Betroffene sind sehr früh infektiös
Enthielten die Proben weniger als 100.000 Kopien des Virus-Erbguts, ließen sich keine infektiösen Viren mehr nachweisen. Daraus ließen sich zweierlei Schlussfolgerungen ableiten: „Die hohe Viruslast im Rachen gleich zu Beginn der Symptome deutet darauf hin, dass Covid-19-Erkrankte bereits sehr früh infektiös sind, möglicherweise sogar bevor sie überhaupt bemerken, dass sie krank sind“, erklärt Oberstarzt und Privatdozent Dr. Roman Wölfel, Direktor des Instituts für Mikrobiologie der Bundeswehr und einer der Erstautoren der Studie. „Gleichzeitig scheint die Infektiosität der Covid-19-Patienten von der Viruslast im Rachen beziehungsweise der Lunge abzuhängen. Das ist ein wichtiger Faktor für die Entscheidung, wann ein Patient bei knappen Bettenkapazitäten und entsprechendem Zeitdruck frühestens aus dem Krankenhaus entlassen werden kann.“ Patienten sollten daher erst aus dem Krankenhaus entlassen werden, wenn nach Tag 10 weniger als 100.000 Kopien des Viren-Erbguts im Husten-Auswurf nachgewiesen werden können.

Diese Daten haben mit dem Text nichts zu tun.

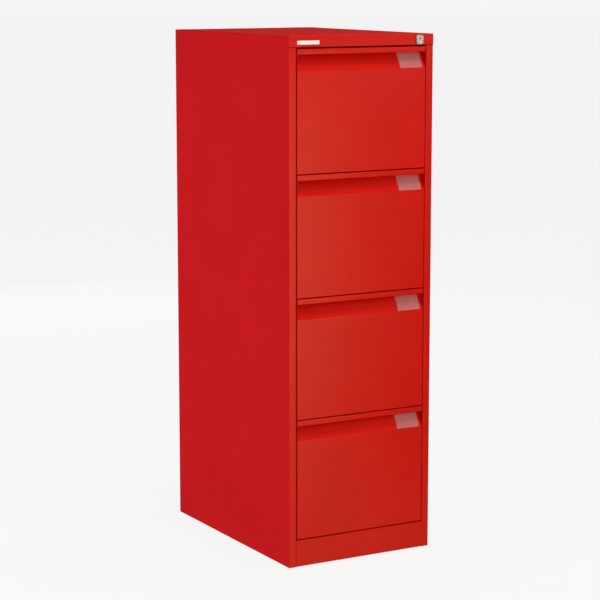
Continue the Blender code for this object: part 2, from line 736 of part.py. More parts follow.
def slide_meshes():
    """Six channel meshes, in the drawer's frame, shared by all the drawers."""
    meshes = {}
    for member, profile in slide_profiles().items():
        raised = shifted(profile, 0, SLIDE_HEIGHT)
        for side, outline in (("left", mirrored(raised)), ("right", raised)):
            body = prism(outline, "Y", SLIDE_FRONT, SLIDE_FRONT + SLIDE_LENGTH)
            meshes[side, member] = to_mesh(body, f"{side}_slide_{member}")
    return meshes


# ---- Assembly -----------------------------------------------------------------------------

def build_carcass(finishes):
    paint, zinc, chrome = finishes["paint"], finishes["zinc"], finishes["chrome"]
    carcass = empty("carcass", (0, 0, 0))
    place("left_side_panel", left_side_panel(), paint, carcass)
    place("right_side_panel", right_side_panel(), paint, carcass)
    place("top_panel", top_panel(), paint, carcass)
    place("back_panel", back_panel(), paint, carcass)
    place("plinth_rail", plinth_rail(), paint, carcass)
    place("base_pan", base_pan(), paint, carcass)
    for side, outline in (("left", mirrored(rear_post_outline())), ("right", rear_post_outline())):
        post = to_mesh(prism(outline, "Z", POST_FOOT, POST_TOP), f"{side}_rear_post")
        place(f"{side}_rear_post", post, zinc, carcass)
    for corner, place_xy in foot_places().items():
        place(f"{corner}_levelling_foot", levelling_foot(place_xy), finishes["plastic"], carcass)
    place("badge_plate", badge_plate(), finishes["badge"], carcass)
    place("lock_barrel", lock_barrel(), chrome, carcass)
    place("lock_clip", lock_clip(), zinc, carcass)
    for end, foot in GUIDE_FEET.items():
        name = f"lock_bar_{end}_guide"
        place(name, bar_guide(name, foot), zinc, carcass)
    return carcass


def build_lock(finishes, carcass):
    cylinder = empty("lock_cylinder", (LOCK_X, 0, LOCK_Z), carcass)
    place("lock_plug", lock_plug(), finishes["chrome"], cylinder)
    place("lock_cam", lock_cam(), finishes["zinc"], cylinder)
    rod = empty("lock_bar_travel", (0, 0, 0), carcass)
    place("lock_bar", lock_bar(), finishes["zinc"], rod)


def build_drawers(finishes, carcass):
    front, tray, label, catch = drawer_front(), drawer_tray(), label_holder(), catch_bracket()
    slides = slide_meshes()
    for drawer in range(DRAWER_COUNT):
        name = f"drawer_{drawer + 1}"
        corner = (0, FRONT, drawer_level(drawer))
        fixed = empty(f"{name}_runners", corner, carcass)
        halfway = empty(f"{name}_middle", corner, carcass)
        moving = empty(name, corner, carcass)
        place(f"{name}_front", front, finishes["paint"], moving)
        place(f"{name}_tray", tray, finishes["paint"], moving)
        place(f"{name}_label_holder", label, finishes["clear"], moving)
        place(f"{name}_catch_bracket", catch, finishes["zinc"], moving)
        holders = {"outer": fixed, "middle": halfway, "inner": moving}
        for (side, member), mesh in slides.items():
            place(f"{name}_{side}_slide_{member}", mesh, finishes["zinc"], holders[member])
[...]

Keine infektiösen Viren im Stuhl
Vermutlich kann sich SARS-CoV-2 auch im Magen-Darm-Trakt vermehren. Allerdings konnten im Stuhl der Covid-19-Patineten keine infektiösen Viren nachgewiesen werden. Im Blut und im Urin konnte ebenfalls kein Virus gefunden werden.
Antikörper in Blutseren
Die Wissenschaftler untersuchten zudem die Blutseren der Covid-19-Patienten auf Antikörper. Die Hälfte der Betroffenen entwickelte bis zum siebten Tag nach Beginn der Symptome Antikörper. Nach zwei Wochen hatten alle Patienten Antikörper gegen SARS-CoV-2 gebildet. Mit einsetzender Antikörperproduktion konnten die Wissenschaftler einen langsamen Abfall der Viruslast beobachten.